**WHAT TO PRODUCE**. Search the data for the word "scene". Reproduce every line where it is found.

**DATA LINES**.
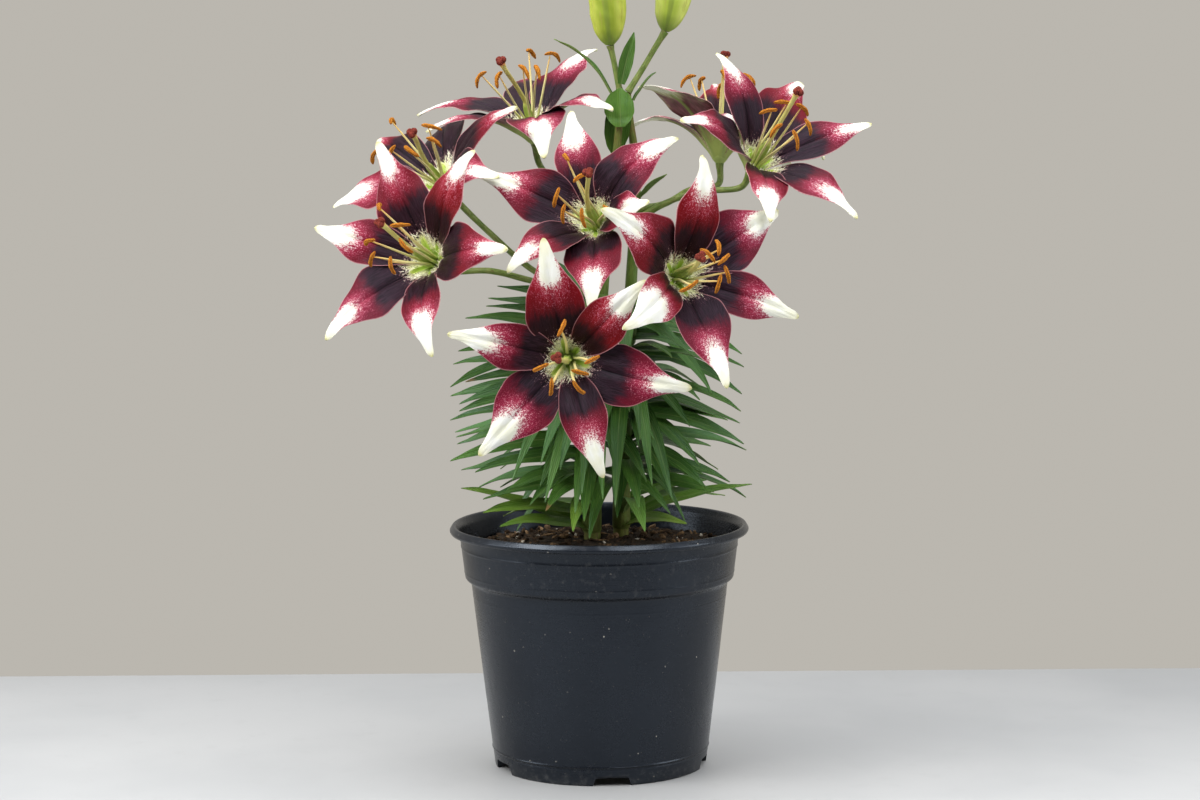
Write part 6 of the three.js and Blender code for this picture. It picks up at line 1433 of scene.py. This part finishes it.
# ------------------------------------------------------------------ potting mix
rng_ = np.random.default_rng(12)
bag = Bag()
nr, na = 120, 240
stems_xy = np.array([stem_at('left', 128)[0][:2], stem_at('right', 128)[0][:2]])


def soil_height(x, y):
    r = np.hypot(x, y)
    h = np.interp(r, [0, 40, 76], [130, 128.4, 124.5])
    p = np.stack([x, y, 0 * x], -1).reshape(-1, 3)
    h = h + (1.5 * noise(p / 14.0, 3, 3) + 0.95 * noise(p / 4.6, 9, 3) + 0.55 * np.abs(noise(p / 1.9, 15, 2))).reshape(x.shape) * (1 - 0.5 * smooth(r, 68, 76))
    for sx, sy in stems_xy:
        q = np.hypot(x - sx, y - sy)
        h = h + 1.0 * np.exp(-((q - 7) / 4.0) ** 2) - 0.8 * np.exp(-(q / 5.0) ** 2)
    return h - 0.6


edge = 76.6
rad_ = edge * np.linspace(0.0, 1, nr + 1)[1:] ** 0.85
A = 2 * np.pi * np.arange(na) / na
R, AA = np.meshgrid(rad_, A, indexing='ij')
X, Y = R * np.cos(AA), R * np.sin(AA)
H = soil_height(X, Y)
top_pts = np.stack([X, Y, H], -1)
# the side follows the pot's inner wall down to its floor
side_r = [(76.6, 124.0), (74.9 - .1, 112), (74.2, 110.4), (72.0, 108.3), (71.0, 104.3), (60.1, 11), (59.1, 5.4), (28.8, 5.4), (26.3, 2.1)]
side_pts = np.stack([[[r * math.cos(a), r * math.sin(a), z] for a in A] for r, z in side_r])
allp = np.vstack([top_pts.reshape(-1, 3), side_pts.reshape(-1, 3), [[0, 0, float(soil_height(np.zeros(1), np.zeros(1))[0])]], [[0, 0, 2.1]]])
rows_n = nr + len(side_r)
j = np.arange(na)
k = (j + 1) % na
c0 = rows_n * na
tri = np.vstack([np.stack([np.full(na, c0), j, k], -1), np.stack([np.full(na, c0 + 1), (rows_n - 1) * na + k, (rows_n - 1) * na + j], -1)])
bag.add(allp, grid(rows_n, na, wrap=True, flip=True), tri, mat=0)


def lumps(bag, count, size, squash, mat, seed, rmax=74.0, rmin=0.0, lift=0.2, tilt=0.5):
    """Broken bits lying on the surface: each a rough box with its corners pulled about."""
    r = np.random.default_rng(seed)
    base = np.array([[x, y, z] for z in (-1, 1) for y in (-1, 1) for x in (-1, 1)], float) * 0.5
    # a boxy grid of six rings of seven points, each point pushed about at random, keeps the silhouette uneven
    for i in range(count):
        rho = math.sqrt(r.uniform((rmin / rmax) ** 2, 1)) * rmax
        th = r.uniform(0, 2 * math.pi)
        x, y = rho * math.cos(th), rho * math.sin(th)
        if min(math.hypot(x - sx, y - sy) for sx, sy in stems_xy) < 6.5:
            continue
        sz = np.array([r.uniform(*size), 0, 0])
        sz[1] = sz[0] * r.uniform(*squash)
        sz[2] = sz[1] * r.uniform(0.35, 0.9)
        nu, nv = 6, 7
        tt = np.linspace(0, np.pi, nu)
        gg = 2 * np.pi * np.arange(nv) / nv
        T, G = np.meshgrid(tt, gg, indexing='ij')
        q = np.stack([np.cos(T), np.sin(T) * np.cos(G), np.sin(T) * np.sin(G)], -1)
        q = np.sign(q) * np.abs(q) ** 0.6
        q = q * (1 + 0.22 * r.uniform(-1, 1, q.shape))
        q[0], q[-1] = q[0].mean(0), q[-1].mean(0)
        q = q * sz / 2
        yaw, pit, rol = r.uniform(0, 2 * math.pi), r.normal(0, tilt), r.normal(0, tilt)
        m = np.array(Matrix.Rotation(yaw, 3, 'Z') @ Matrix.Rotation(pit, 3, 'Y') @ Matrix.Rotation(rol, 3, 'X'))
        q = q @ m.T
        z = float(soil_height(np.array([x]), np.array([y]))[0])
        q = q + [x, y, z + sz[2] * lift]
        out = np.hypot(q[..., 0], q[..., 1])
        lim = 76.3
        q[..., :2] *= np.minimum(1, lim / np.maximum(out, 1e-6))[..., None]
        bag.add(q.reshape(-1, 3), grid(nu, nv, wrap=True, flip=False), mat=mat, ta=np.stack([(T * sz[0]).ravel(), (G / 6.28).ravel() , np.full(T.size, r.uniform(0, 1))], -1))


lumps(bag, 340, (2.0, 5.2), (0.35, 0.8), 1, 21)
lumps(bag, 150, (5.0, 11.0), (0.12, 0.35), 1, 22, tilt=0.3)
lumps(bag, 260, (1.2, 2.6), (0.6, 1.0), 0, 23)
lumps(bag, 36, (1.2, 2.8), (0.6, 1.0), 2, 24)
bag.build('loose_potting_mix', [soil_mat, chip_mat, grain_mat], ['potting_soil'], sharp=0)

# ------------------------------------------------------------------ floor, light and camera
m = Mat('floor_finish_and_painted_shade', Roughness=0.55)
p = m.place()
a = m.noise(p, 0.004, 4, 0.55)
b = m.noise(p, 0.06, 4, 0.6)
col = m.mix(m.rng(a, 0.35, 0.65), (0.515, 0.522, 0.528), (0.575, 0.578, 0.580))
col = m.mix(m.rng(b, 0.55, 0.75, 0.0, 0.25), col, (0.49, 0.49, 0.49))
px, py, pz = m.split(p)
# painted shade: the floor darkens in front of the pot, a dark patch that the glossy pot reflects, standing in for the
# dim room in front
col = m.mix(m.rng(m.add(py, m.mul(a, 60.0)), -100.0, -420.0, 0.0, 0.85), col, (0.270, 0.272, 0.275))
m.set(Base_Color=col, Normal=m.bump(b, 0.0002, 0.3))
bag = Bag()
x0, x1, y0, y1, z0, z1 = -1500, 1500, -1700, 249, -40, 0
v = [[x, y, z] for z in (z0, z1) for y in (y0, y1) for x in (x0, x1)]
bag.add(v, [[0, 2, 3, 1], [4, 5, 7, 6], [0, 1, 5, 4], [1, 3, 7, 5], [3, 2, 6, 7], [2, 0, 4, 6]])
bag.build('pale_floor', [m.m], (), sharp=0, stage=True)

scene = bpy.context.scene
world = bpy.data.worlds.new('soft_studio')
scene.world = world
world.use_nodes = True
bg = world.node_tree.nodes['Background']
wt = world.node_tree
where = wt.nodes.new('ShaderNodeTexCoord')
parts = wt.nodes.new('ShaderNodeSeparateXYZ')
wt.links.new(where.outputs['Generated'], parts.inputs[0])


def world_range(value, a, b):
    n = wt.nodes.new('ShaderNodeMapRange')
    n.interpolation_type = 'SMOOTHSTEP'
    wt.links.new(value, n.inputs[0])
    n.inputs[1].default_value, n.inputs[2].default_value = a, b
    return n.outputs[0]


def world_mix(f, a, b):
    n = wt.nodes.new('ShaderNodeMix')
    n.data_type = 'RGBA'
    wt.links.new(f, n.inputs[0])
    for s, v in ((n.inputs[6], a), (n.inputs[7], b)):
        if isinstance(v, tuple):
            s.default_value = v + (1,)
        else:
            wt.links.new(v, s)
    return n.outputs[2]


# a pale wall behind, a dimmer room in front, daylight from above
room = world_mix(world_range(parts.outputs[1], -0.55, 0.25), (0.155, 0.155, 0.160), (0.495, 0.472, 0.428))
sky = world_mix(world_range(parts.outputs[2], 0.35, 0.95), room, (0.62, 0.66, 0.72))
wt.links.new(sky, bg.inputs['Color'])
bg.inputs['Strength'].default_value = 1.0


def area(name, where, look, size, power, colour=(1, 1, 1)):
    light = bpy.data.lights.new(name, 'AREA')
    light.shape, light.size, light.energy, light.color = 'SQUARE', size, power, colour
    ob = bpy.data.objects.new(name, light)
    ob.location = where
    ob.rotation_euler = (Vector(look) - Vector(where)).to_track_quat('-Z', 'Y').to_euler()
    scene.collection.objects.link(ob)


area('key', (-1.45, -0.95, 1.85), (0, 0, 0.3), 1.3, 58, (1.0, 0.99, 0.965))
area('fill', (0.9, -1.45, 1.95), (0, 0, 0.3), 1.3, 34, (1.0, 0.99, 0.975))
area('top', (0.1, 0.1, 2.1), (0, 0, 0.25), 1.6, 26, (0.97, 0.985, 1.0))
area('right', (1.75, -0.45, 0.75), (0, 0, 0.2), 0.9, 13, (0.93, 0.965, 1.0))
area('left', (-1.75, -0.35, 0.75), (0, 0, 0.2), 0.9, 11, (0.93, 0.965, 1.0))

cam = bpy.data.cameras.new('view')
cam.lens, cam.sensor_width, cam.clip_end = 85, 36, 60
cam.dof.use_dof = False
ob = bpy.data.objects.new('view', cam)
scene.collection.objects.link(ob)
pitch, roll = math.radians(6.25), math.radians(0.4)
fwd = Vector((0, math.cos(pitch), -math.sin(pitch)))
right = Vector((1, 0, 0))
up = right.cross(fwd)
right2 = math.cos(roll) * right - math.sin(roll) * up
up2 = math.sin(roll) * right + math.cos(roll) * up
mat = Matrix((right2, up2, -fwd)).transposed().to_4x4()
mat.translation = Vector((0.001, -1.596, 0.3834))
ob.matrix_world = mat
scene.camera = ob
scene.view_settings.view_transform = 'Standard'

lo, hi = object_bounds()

**THE OUTPUT**.
Write part 6 of the three.js and Blender code for this picture. It picks up at line 1433 of scene.py. This part finishes it.
scene = bpy.context.scene
scene.world = world
    scene.collection.objects.link(ob)
scene.collection.objects.link(ob)
scene.camera = ob
scene.view_settings.view_transform = 'Standard'